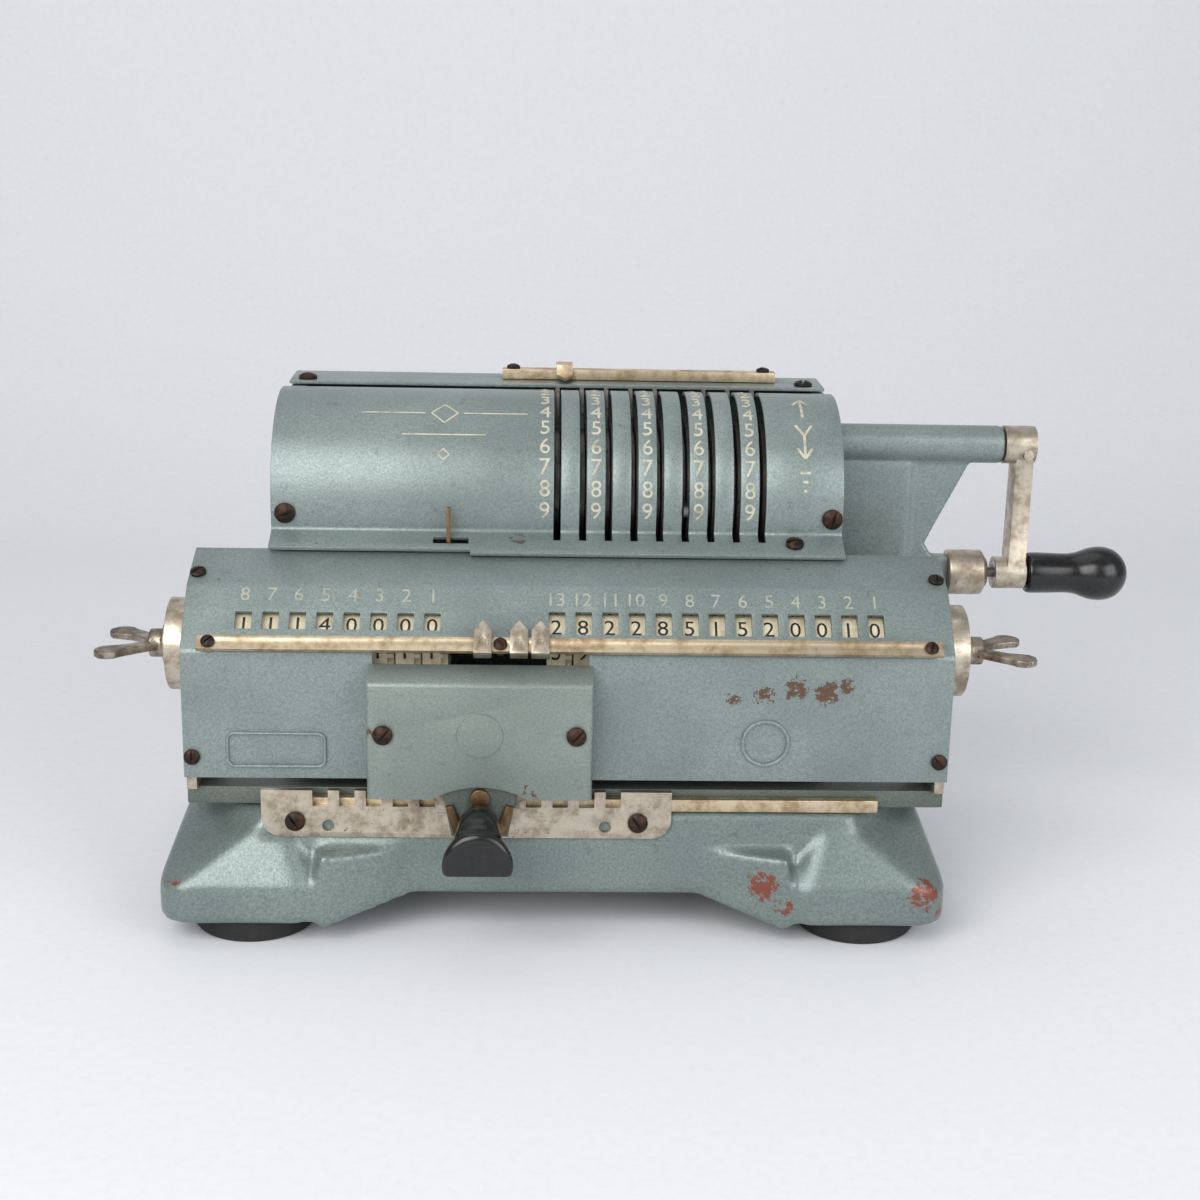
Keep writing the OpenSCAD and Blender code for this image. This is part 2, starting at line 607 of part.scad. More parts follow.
module number_wheel(x) color(cream) at_drum() translate([x, register_y, register_z]) difference() {
    union() {
        x_rod(wheel_off, wheel_off + wheel_w, wheel_r);
        x_gear(gear_off, gear_w, 20, wheel_r - 2, wheel_r - 0.3);
    }
    x_rod(-4, 6, register_r + shaft_gap);
}
module counter_wheels() for (i = [0:counter_places - 1]) number_wheel(counter_x0 + pitch * i);
module result_wheel(i) number_wheel(result_x0 + pitch * (i - 1));

base_casting();
rubber_feet();
side_frame_left();
side_frame_right();
drum_cover();
rear_cover();
frame_screws();
top_marker_rail();
top_marker();
step_rack();
guide_rail();
crank_rest_bush();
transfer_shaft();
transfer_gears();
rotor_shaft();
rotor_gear();
pinwheels();
crank_shaft();
crank_gear();
crank_arm();
handle_spindle();
handle_grip();
slot_lever();
carriage_cover();
carriage_end_plates();
carriage_base_plate();
register_shaft();
marker_rail();
lever_cover();
carriage_screws();
decimal_marker(0);  // decimal_marker_1
decimal_marker(1);  // decimal_marker_2
decimal_marker(2);  // decimal_marker_3
shift_lever();
shift_knob();
result_clear_nut();
counter_clear_nut();
counter_wheels();
for (i = [1:slots])
    setting_lever(i - 1);
for (i = [1:result_places])
    result_wheel(i);
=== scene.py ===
"""Looks of a hand-cranked pinwheel calculating machine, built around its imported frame.

Sizes are in millimetres from the machine's own centre: X along the drum, with its origin on
the middle setting slot and on the drum axis, +Y to the rear and +Z up. at() turns them into
the frame's metres.
"""

import logging
import math
from collections.abc import Callable, Sequence
from dataclasses import dataclass
from enum import Enum

import bmesh
import bpy
from mathutils import Matrix, Vector


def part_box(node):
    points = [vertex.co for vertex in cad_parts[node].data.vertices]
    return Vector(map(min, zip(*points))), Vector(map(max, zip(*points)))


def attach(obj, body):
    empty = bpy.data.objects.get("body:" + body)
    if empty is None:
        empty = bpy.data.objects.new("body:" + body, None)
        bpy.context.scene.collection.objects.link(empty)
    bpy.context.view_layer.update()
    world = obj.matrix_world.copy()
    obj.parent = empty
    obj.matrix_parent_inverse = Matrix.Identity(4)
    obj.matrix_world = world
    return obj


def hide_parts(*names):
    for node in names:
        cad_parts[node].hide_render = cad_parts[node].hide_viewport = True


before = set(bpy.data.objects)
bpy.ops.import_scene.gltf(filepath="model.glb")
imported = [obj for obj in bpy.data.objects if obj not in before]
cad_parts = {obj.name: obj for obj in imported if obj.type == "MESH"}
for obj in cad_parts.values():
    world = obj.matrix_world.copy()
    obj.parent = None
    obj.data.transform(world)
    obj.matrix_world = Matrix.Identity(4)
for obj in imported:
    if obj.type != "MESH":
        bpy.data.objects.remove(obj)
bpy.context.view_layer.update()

LOG = logging.getLogger("calculator")
MM = 0.001
Line = Sequence[tuple[float, float]]


def machine_centre() -> Vector:
    """Return the point on the drum axis at the middle setting slot, in metres."""
    slot_low, slot_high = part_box("setting_lever_5")
    shaft_low, shaft_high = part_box("rotor_shaft")
    middle = (shaft_low + shaft_high) / 2
    return Vector(((slot_low.x + slot_high.x) / 2, middle.y, middle.z))


CENTRE = machine_centre()


def at(x: float, y: float, z: float) -> Vector:
    """Turn millimetres from the machine's centre into a place in the frame.

    Args:
        x: Millimetres to the right of the middle slot.
        y: Millimetres behind the drum axis.
        z: Millimetres above the drum axis.

    Returns:
        The place in metres.
    """
    return CENTRE + Vector((x, y, z)) * MM


# ---------------------------------------------------------------- modelling by hand


def release() -> None:
    """Leave edit mode and deselect everything."""
    if bpy.context.object and bpy.context.object.mode != "OBJECT":
        bpy.ops.object.mode_set(mode="OBJECT")
    bpy.ops.object.select_all(action="DESELECT")


def hold(*pieces: bpy.types.Object) -> bpy.types.Object:
    """Select only these pieces and make the first one active.

    Args:
        pieces: The pieces to select.

    Returns:
        The first piece.
    """
    release()
    for piece in pieces:
        piece.select_set(True)
    bpy.context.view_layer.objects.active = pieces[0]
    return pieces[0]


def edit(piece: bpy.types.Object) -> None:
    """Enter edit mode on one piece with everything in it selected."""
    hold(piece)
    bpy.ops.object.mode_set(mode="EDIT")
    bpy.ops.mesh.select_all(action="SELECT")


def pick(piece: bpy.types.Object, kind: str, test: Callable[..., bool]) -> None:
    """Select by place, in edit mode.

    Args:
        piece: The piece that is being edited.
        kind: "verts", "edges" or "faces".
        test: Says whether one such element is selected.
    """
    modes = {"verts": "VERT", "edges": "EDGE", "faces": "FACE"}
    bpy.ops.mesh.select_mode(type=modes[kind])
    bpy.ops.mesh.select_all(action="DESELECT")
    mesh = bmesh.from_edit_mesh(piece.data)
    for element in getattr(mesh, kind):
        element.select_set(test(element))
    mesh.select_flush_mode()
    bmesh.update_edit_mesh(piece.data)


def settle(piece: bpy.types.Object) -> bpy.types.Object:
    """Bring a piece's object to the origin, unturned, with its place in its mesh.

    Args:
        piece: The piece to settle.

    Returns:
        The same piece.
    """
    hold(piece)
    bpy.ops.object.transform_apply(location=True, rotation=True, scale=True)
    return piece


def modify(piece: bpy.types.Object, kind: str, **settings: object) -> None:
    """Add a modifier with its settings and apply it.

    Args:
        piece: The piece to change.
        kind: Blender's name for the modifier's type.
        settings: The modifier's settings.
    """
    hold(piece)
    bpy.ops.object.modifier_add(type=kind)
    modifier = piece.modifiers[-1]
    for key, value in settings.items():
        setattr(modifier, key, value)
    bpy.ops.object.modifier_apply(modifier=modifier.name)


def soften(piece: bpy.types.Object, width: float, segments: int = 2, angle: float = 40) -> None:
    """Break the sharp edges of a piece, as a file or a tumbler does.

    Args:
        piece: The piece to change.
        width: Width of the broken edge in millimetres.
        segments: Faces across it.
        angle: Edges sharper than this many degrees are broken.
    """
    modify(
        piece,
        "BEVEL",
        width=width * MM,
        segments=segments,
        limit_method="ANGLE",
        angle_limit=math.radians(angle),
    )
    smooth(piece)


def smooth(piece: bpy.types.Object, angle: float = 32) -> None:
    """Shade a piece smooth, apart from edges sharper than an angle in degrees."""
    hold(piece)
    bpy.ops.object.shade_smooth_by_angle(angle=math.radians(angle))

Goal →
Give back all the data exactly as written.

Task result →
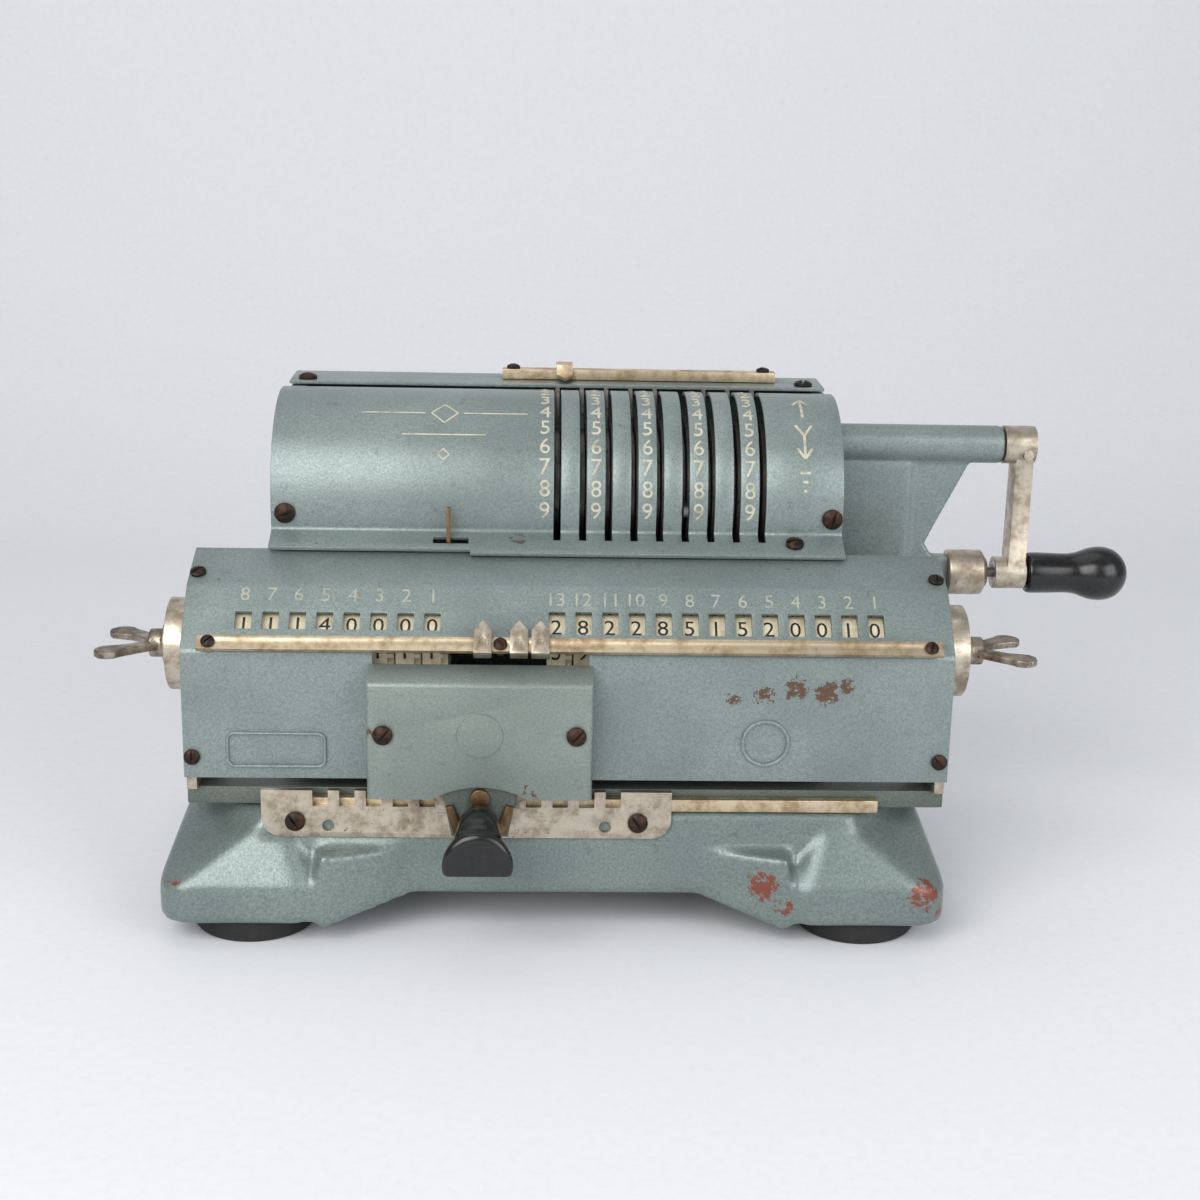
Keep writing the OpenSCAD and Blender code for this image. This is part 2, starting at line 607 of part.scad. More parts follow.
module number_wheel(x) color(cream) at_drum() translate([x, register_y, register_z]) difference() {
    union() {
        x_rod(wheel_off, wheel_off + wheel_w, wheel_r);
        x_gear(gear_off, gear_w, 20, wheel_r - 2, wheel_r - 0.3);
    }
    x_rod(-4, 6, register_r + shaft_gap);
}
module counter_wheels() for (i = [0:counter_places - 1]) number_wheel(counter_x0 + pitch * i);
module result_wheel(i) number_wheel(result_x0 + pitch * (i - 1));

base_casting();
rubber_feet();
side_frame_left();
side_frame_right();
drum_cover();
rear_cover();
frame_screws();
top_marker_rail();
top_marker();
step_rack();
guide_rail();
crank_rest_bush();
transfer_shaft();
transfer_gears();
rotor_shaft();
rotor_gear();
pinwheels();
crank_shaft();
crank_gear();
crank_arm();
handle_spindle();
handle_grip();
slot_lever();
carriage_cover();
carriage_end_plates();
carriage_base_plate();
register_shaft();
marker_rail();
lever_cover();
carriage_screws();
decimal_marker(0);  // decimal_marker_1
decimal_marker(1);  // decimal_marker_2
decimal_marker(2);  // decimal_marker_3
shift_lever();
shift_knob();
result_clear_nut();
counter_clear_nut();
counter_wheels();
for (i = [1:slots])
    setting_lever(i - 1);
for (i = [1:result_places])
    result_wheel(i);
=== scene.py ===
"""Looks of a hand-cranked pinwheel calculating machine, built around its imported frame.

Sizes are in millimetres from the machine's own centre: X along the drum, with its origin on
the middle setting slot and on the drum axis, +Y to the rear and +Z up. at() turns them into
the frame's metres.
"""

import logging
import math
from collections.abc import Callable, Sequence
from dataclasses import dataclass
from enum import Enum

import bmesh
import bpy
from mathutils import Matrix, Vector


def part_box(node):
    points = [vertex.co for vertex in cad_parts[node].data.vertices]
    return Vector(map(min, zip(*points))), Vector(map(max, zip(*points)))


def attach(obj, body):
    empty = bpy.data.objects.get("body:" + body)
    if empty is None:
        empty = bpy.data.objects.new("body:" + body, None)
        bpy.context.scene.collection.objects.link(empty)
    bpy.context.view_layer.update()
    world = obj.matrix_world.copy()
    obj.parent = empty
    obj.matrix_parent_inverse = Matrix.Identity(4)
    obj.matrix_world = world
    return obj


def hide_parts(*names):
    for node in names:
        cad_parts[node].hide_render = cad_parts[node].hide_viewport = True


before = set(bpy.data.objects)
bpy.ops.import_scene.gltf(filepath="model.glb")
imported = [obj for obj in bpy.data.objects if obj not in before]
cad_parts = {obj.name: obj for obj in imported if obj.type == "MESH"}
for obj in cad_parts.values():
    world = obj.matrix_world.copy()
    obj.parent = None
    obj.data.transform(world)
    obj.matrix_world = Matrix.Identity(4)
for obj in imported:
    if obj.type != "MESH":
        bpy.data.objects.remove(obj)
bpy.context.view_layer.update()

LOG = logging.getLogger("calculator")
MM = 0.001
Line = Sequence[tuple[float, float]]


def machine_centre() -> Vector:
    """Return the point on the drum axis at the middle setting slot, in metres."""
    slot_low, slot_high = part_box("setting_lever_5")
    shaft_low, shaft_high = part_box("rotor_shaft")
    middle = (shaft_low + shaft_high) / 2
    return Vector(((slot_low.x + slot_high.x) / 2, middle.y, middle.z))


CENTRE = machine_centre()


def at(x: float, y: float, z: float) -> Vector:
    """Turn millimetres from the machine's centre into a place in the frame.

    Args:
        x: Millimetres to the right of the middle slot.
        y: Millimetres behind the drum axis.
        z: Millimetres above the drum axis.

    Returns:
        The place in metres.
    """
    return CENTRE + Vector((x, y, z)) * MM


# ---------------------------------------------------------------- modelling by hand


def release() -> None:
    """Leave edit mode and deselect everything."""
    if bpy.context.object and bpy.context.object.mode != "OBJECT":
        bpy.ops.object.mode_set(mode="OBJECT")
    bpy.ops.object.select_all(action="DESELECT")


def hold(*pieces: bpy.types.Object) -> bpy.types.Object:
    """Select only these pieces and make the first one active.

    Args:
        pieces: The pieces to select.

    Returns:
        The first piece.
    """
    release()
    for piece in pieces:
        piece.select_set(True)
    bpy.context.view_layer.objects.active = pieces[0]
    return pieces[0]


def edit(piece: bpy.types.Object) -> None:
    """Enter edit mode on one piece with everything in it selected."""
    hold(piece)
    bpy.ops.object.mode_set(mode="EDIT")
    bpy.ops.mesh.select_all(action="SELECT")


def pick(piece: bpy.types.Object, kind: str, test: Callable[..., bool]) -> None:
    """Select by place, in edit mode.

    Args:
        piece: The piece that is being edited.
        kind: "verts", "edges" or "faces".
        test: Says whether one such element is selected.
    """
    modes = {"verts": "VERT", "edges": "EDGE", "faces": "FACE"}
    bpy.ops.mesh.select_mode(type=modes[kind])
    bpy.ops.mesh.select_all(action="DESELECT")
    mesh = bmesh.from_edit_mesh(piece.data)
    for element in getattr(mesh, kind):
        element.select_set(test(element))
    mesh.select_flush_mode()
    bmesh.update_edit_mesh(piece.data)


def settle(piece: bpy.types.Object) -> bpy.types.Object:
    """Bring a piece's object to the origin, unturned, with its place in its mesh.

    Args:
        piece: The piece to settle.

    Returns:
        The same piece.
    """
    hold(piece)
    bpy.ops.object.transform_apply(location=True, rotation=True, scale=True)
    return piece


def modify(piece: bpy.types.Object, kind: str, **settings: object) -> None:
    """Add a modifier with its settings and apply it.

    Args:
        piece: The piece to change.
        kind: Blender's name for the modifier's type.
        settings: The modifier's settings.
    """
    hold(piece)
    bpy.ops.object.modifier_add(type=kind)
    modifier = piece.modifiers[-1]
    for key, value in settings.items():
        setattr(modifier, key, value)
    bpy.ops.object.modifier_apply(modifier=modifier.name)


def soften(piece: bpy.types.Object, width: float, segments: int = 2, angle: float = 40) -> None:
    """Break the sharp edges of a piece, as a file or a tumbler does.

    Args:
        piece: The piece to change.
        width: Width of the broken edge in millimetres.
        segments: Faces across it.
        angle: Edges sharper than this many degrees are broken.
    """
    modify(
        piece,
        "BEVEL",
        width=width * MM,
        segments=segments,
        limit_method="ANGLE",
        angle_limit=math.radians(angle),
    )
    smooth(piece)


def smooth(piece: bpy.types.Object, angle: float = 32) -> None:
    """Shade a piece smooth, apart from edges sharper than an angle in degrees."""
    hold(piece)
    bpy.ops.object.shade_smooth_by_angle(angle=math.radians(angle))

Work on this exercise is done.